Development plan policy set out that 40 per cent affordable housing would be sought on all sites where there was a net gain of three or more dwellings, the inspector recorded. The appellant argued that because the proposal related to the change of use of the land for the siting of mobile homes and not operational development, that no affordable housing provision was necessary. The inspector, however, judged that the new park homes would for all intents and purposes be new homes. They would be self-contained units of accommodation and would be likely to provide living accommodation and facilities similar to a dwelling with space to cook, wash, sleep and relax. Accordingly, she held that the development plan policies relating to the provision of affordable housing were as relevant as they would be in cases of traditionally constructed dwellings.

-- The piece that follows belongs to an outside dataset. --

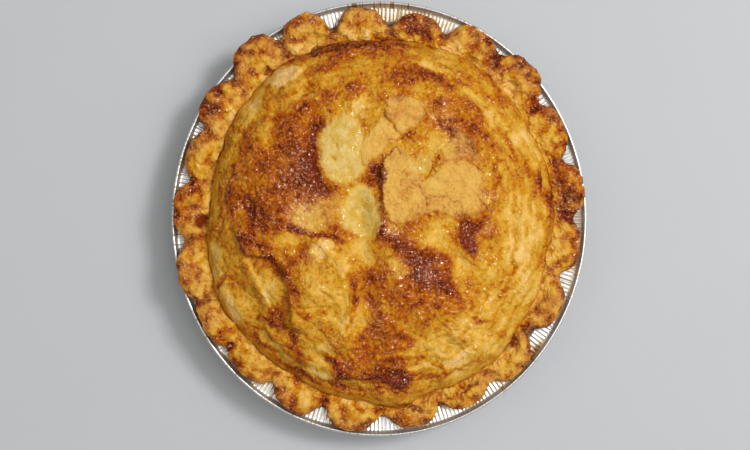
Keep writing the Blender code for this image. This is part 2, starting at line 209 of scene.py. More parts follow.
# How much calmer the border's relief is on its outer edge
EDGE_CALM = 0.55
# How brown the crust is where no spot changes it
LID_TONE = 0.46
BORDER_TONE = 0.47

# Uneven relief shared with the solid: wavelength and depth
RELIEF = ((30.0, 1.8), (11.0, 1.0))
BORDER_RELIEF = ((14.0, 0.7), (5.0, 0.5))

# Spots on the crust, by what they change: x, y, half length, half width, turn, amount.
# bake is how brown it is, juice the dark glaze, moist the unbaked wet dough, dry the matte
# flakes, and gloss the egg-washed shine together with the highlights painted there
SPOTS = {
    "gloss": (
        (-38, -19, 9, 7, 60, 0.9), (-44, 8, 15, 10, 70, 0.7), (-52, 28, 16, 8, 80, 0.45),
        (28, -32, 9, 7, -60, 0.9), (9, -9, 10, 6, -20, 0.9), (14, -30, 14, 8, 0, 0.5),
        (-10, 64, 7, 6, 0, 0.8), (40, 58, 13, 7, -55, 0.7), (62, -4, 8, 5, 90, 0.7),
        (55, -18, 7, 4, 90, 0.6), (67, 10, 6, 4, 90, 0.6), (-34, -40, 10, 7, 70, 0.4),
        (-27, -68, 10, 5, 60, 0.5), (-5, -58, 12, 6, 90, 0.5), (8, -94, 5, 4, 0, 0.7),
        (23, 108, 6, 4, 0, 0.7), (46, -66, 16, 6, 20, 0.4),
    ),
    "bake": (
        # Left hump
        (-60, 22, 44, 26, 80, 0.2), (-46, 40, 24, 11, 85, 0.07), (-56, 52, 15, 8, 40, 0.07),
        (-40, 65, 12, 7, 15, 0.24), (-28, 71, 8, 5, 30, 0.2), (-79, 41, 9, 6, 70, 0.2),
        (-69, 31, 11, 7, 60, 0.1), (-69, 49, 10, 4, 50, -0.16), (-88, 16, 10, 4, 95, 0.2),
        (-73, 3, 12, 5, 100, 0.12), (-60, 2, 12, 8, 10, 0.14), (-86, 34, 20, 4, 72, -0.1),
        (-83, -2, 11, 5, 95, 0.06),
        # Upper left
        (-58, 72, 11, 8, 45, 0.14), (-37, 84, 12, 6, 25, 0.14), (-20, 92, 8, 5, 10, 0.26),
        (-8, 94, 6, 4, 0, 0.24), (-14, 76, 9, 5, 0, 0.24), (4, 84, 16, 6, 0, 0.12),
        (-20, 63, 13, 6, 10, -0.2), (-10, 66, 6, 5, 0, -0.22), (-8, 100, 30, 4, -2, 0.16),
        # Round the middle
        (-4, 25, 9, 5, 70, 0.44), (-6, 21, 5, 4, 0, 0.2), (-30, 17, 9, 5, -20, 0.14),
        (-42, -6, 16, 4, -12, 0.2), (-10, -19, 9, 7, 90, -0.16),
        # Lower left; the rows at (-50, -37) and (-56, -52) darken the dome's folded edge as
        # painted shade
        (-57, -14, 11, 6, -20, -0.2), (-76, -14, 6, 5, 0, 0.2), (-46, -18, 8, 6, 60, 0.24),
        (-37, -18, 6, 5, 0, -0.24), (-50, -37, 14, 6, -62, 0.2), (-62, -36, 15, 8, -55, -0.22),
        (-83, -38, 8, 4, -60, 0.16), (-88.5, -36, 3, 2.4, 0, 0.55), (-75, -52, 8, 6, -45, -0.16),
        (-62, -56, 9, 4, 0, 0.16), (-52.5, -66, 6, 4, 95, 0.24), (-51, -77, 10, 5, -30, 0.22),
        (-23, -85, 10, 5, -25, 0.3), (-42, -72, 9, 7, 0, -0.16), (-34, -87, 7, 3, -25, -0.22),
        (-15, -67, 15, 5, 85, -0.16), (-5, -59, 15, 5, 80, 0.26), (-3, -36, 12, 6, 80, 0.2),
        (-66, -76, 16, 4, -45, 0.1), (-60, -24, 15, 4, -30, 0.16), (-64, -16, 20, 7, -20, 0.12),
        (-36, -56, 12, 5, 15, 0.12), (-56, -52, 8, 6, 80, 0.18), (-28, -74, 9, 5, -30, -0.14),
        (-66, -66, 8, 6, -45, 0.12), (-12, -92, 14, 4, -6, 0.14),
        # Bottom
        (5, -94, 15, 9, 0, 0.44), (-6, -84, 26, 10, -10, 0.2), (16, -68, 6, 4, 0, 0.3),
        (6, -72, 14, 9, 90, 0.12),
        # Dark patches right of the middle
        (12, -18, 16, 9, -20, 0.34), (28, -28, 18, 12, -45, 0.36), (41, -43, 10, 7, -50, 0.32),
        (18, -42, 14, 8, 20, 0.2), (28, -54, 8, 5, 0, 0.2), (56, 1, 10, 5, 15, 0.36),
        (52, -13, 13, 6, 85, 0.42), (37, -16, 22, 6, -58, -0.18), (36, -5, 12, 6, 0, -0.12),
        # Plates
        (27, 33, 8, 6, 60, -0.1), (-37, 4, 14, 10, 25, -0.08),
        # Upper right
        (14, 75, 7, 5, -10, 0.2), (25, 82, 12, 5, -15, 0.3), (42, 72, 18, 7, -40, 0.2),
        (38, 60, 10, 6, -40, 0.16), (48, 52, 16, 8, -55, 0.16), (58, 40, 12, 9, -60, 0.12),
        (68, 73, 8, 5, -45, 0.18), (74, 46, 9, 4, -65, 0.16), (88, 24, 12, 4, 100, 0.12),
        (82, 43, 16, 6, -65, -0.26), (29, 45, 11, 6, 0, -0.2), (48, 88, 20, 4, -30, -0.06),
        # Right and lower right
        (84, -14, 38, 12, 95, -0.24), (80, -25, 12, 2.5, 95, 0.2), (72, 12, 16, 8, 90, -0.1),
        (64, -38, 16, 13, 120, -0.15), (62, -64, 24, 14, 125, -0.19), (38, -76, 26, 14, 160, -0.2),
        (58, -61, 5, 2.5, 20, 0.34), (36, -83, 4, 3, 60, 0.34), (28, -79, 14, 2.2, -10, 0.22),
        # Juice on the border
        (24, 107, 15, 9, -12, 0.3), (-95, 60, 8, 6, 60, 0.3), (96, -50, 14, 9, 60, 0.2),
        (104, 18, 22, 8, 95, 0.28), (75, 88, 22, 9, -40, 0.14), (-60, 98, 9, 6, 30, 0.22),
        (-78, 88, 10, 6, 45, -0.16), (-47, 99, 7, 5, 20, -0.2), (-95, -38, 12, 4, -70, -0.24),
        (-80, -71, 14, 4, -48, -0.2), (-42, -99, 10, 4, -25, -0.16), (44, 98, 8, 5, -20, -0.24),
    ),
    "moist": (
        (-10, -19, 8, 7, 90, 0.45), (27, 33, 7, 5, 60, 0.8),
    ),
    "juice": (
        (5, -94, 6.5, 5.5, 0, 1), (26, -27, 11, 7, -50, 0.62), (40, -37, 10, 6, -60, 0.55),
        (8, -16, 10, 5, -20, 0.65), (53, -10, 13, 5, 80, 0.85), (24, 107, 10, 6, -12, 0.95),
        (-102, -3, 6, 7, 0, 0.95), (20, -109, 10, 3, 10, 0.75), (52, -97, 9, 3, 28, 0.75),
        (77, -70, 6, 4, 45, 0.85), (104, 22, 13, 3, 95, 0.45), (105, 1, 5, 5, 90, 0.7),
        (-100, -47, 6, 4, 0, 0.5),
    ),
    "dry": (
        (-37, 4, 14, 10, 25, 0.7),
    ),
}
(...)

The inspector did not doubt that park homes are likely to be cheaper to purchase or rent than traditional dwellings. She accepted that the provision of such homes on the site would therefore be likely to be attractive to certain members of the local community, as recognised in the Mobile (Park) Homes – Briefing Paper, House of Commons Library, to which the appellant had referred her. Nevertheless, there was no mechanism before her to ensure that the park homes would fall within any of the categories of affordable housing set out within the Framework and would remain so in the future. There was therefore no certainty that the development would provide an affordable route to those whose needs were not met by the market, whether that be affordable housing for rent, starter homes, discounted market sales housing, or other affordable routes to home ownership.
The inspector concluded that the park homes would not meet the planning definition of affordable housing, and the absence of affordable housing provision on the site would conflict with the aims of development plan policy which sought to provide homes to address the needs of different groups in the community.
Section 7.3 of DCP Online deals with the topic of affordable housing.